Addison Blockhouse Historic State Park
This property is maintained for cultural preservation and is not open to the public.
No fee Required
Welcome to Addison Blockhouse Historic State Park
Take a step back in time and explore some of Florida’s rich history found deep within the flatwoods of Volusia County, accessible from the west bank of the Tomoka River.
The Addison Blockhouse, a small picturesque coquina rock ruin, is located on what was once an 18th-century plantation built by John Moultrie. Later, John Addison, then Duncan McRae, owned and worked the land growing cotton and sugar cane from 1816 to 1836 until it was burned in the Second Seminole War. Although the blockhouse originally served as an outside kitchen for Moultrie's overseer's house, the Carolina Regiment of Volunteers fortified the abandoned kitchen building for defense against further Seminole attacks.
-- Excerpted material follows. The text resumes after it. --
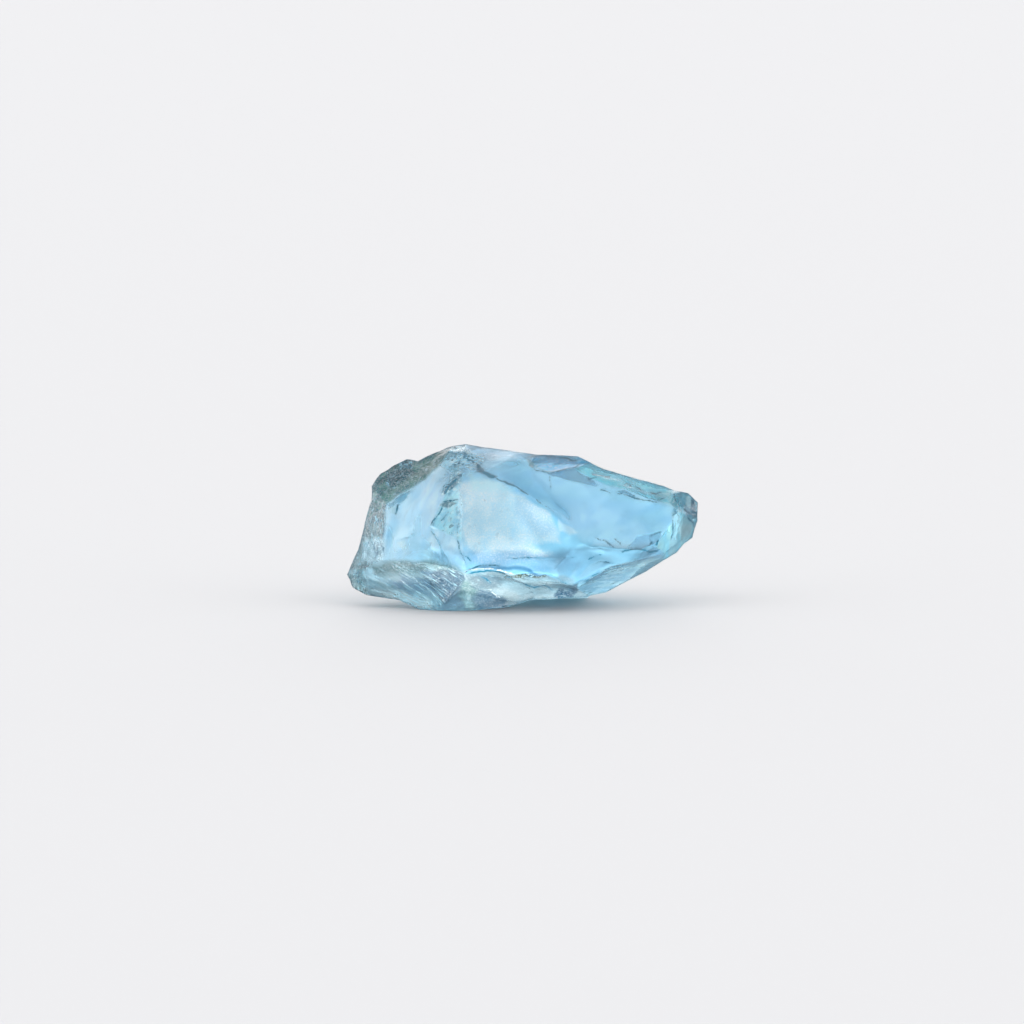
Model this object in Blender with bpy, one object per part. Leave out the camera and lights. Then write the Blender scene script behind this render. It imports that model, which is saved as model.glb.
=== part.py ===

The blockhouse ruin is roofless, with one small round tower on one corner. Inside the blockhouse is a large fireplace. The walls of the building rise about six feet and the tops of the walls have an embattled appearance with an embankment and moat. Although the kitchen foundation is from the 18th century, the upper part of the blockhouse was added in the 1920s. The site also contains the adjacent foundation and walls of a sugar mill constructed by Duncan McRae in 1832.
Addison Blockhouse Historic State Park is accessible by boat from a landing along the west bank of the Tomoka River.